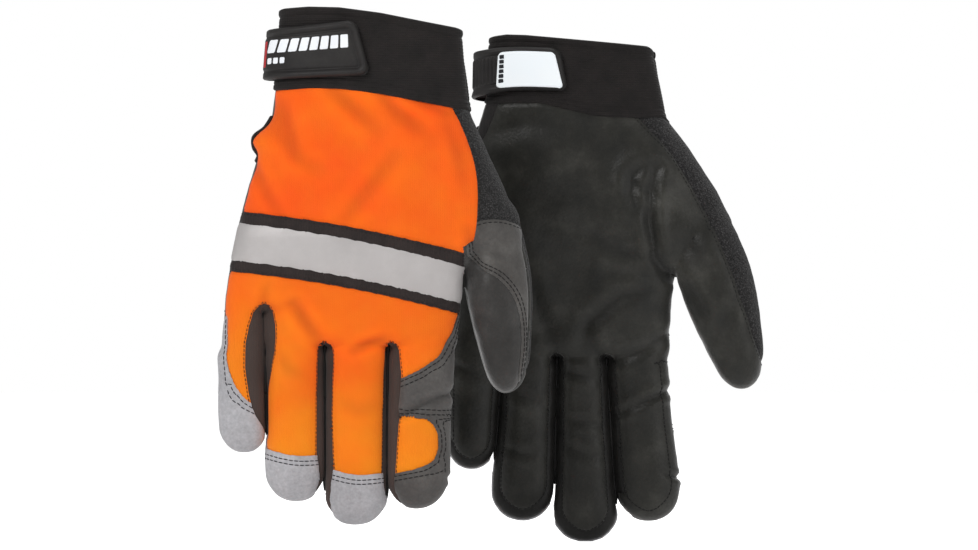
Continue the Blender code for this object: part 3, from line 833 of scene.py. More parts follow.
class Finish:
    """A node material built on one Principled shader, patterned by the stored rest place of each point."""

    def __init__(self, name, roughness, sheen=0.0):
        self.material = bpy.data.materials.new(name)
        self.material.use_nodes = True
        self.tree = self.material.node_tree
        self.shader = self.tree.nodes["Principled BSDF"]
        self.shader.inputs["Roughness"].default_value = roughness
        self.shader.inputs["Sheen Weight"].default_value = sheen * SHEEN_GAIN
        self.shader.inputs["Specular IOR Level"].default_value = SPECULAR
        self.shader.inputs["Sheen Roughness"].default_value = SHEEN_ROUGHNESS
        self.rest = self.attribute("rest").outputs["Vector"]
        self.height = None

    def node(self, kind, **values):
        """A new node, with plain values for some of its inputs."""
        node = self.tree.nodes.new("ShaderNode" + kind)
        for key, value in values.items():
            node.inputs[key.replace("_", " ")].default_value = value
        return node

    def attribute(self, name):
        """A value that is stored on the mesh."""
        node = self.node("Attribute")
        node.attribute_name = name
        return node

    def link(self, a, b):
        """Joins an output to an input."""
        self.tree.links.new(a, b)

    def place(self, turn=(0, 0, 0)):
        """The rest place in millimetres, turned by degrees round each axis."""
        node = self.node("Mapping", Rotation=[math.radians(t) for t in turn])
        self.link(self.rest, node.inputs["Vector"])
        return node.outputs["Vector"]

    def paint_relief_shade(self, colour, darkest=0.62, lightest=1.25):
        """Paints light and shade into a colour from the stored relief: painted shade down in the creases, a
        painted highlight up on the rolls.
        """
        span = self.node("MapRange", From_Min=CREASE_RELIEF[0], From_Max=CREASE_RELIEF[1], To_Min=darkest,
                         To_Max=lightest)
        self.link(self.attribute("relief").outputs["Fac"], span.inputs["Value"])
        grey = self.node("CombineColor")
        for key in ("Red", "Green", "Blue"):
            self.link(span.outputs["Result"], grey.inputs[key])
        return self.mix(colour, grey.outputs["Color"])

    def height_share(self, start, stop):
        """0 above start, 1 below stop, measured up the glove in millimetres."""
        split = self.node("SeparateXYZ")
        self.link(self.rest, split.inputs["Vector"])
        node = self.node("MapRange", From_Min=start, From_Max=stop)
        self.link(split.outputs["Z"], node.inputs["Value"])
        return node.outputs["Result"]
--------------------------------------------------
◆ Task to carry out ◆
Produce the lines from the top of the listing through the "node material built" line exactly as they appear, with no additional output.

◆ Answer to this problem ◆
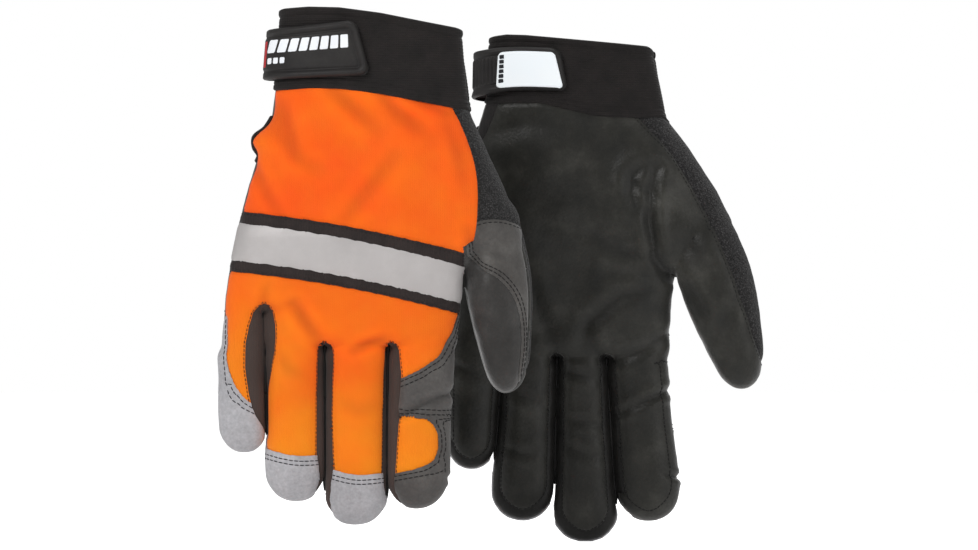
Continue the Blender code for this object: part 3, from line 833 of scene.py. More parts follow.
class Finish:
    """A node material built on one Principled shader, patterned by the stored rest place of each point."""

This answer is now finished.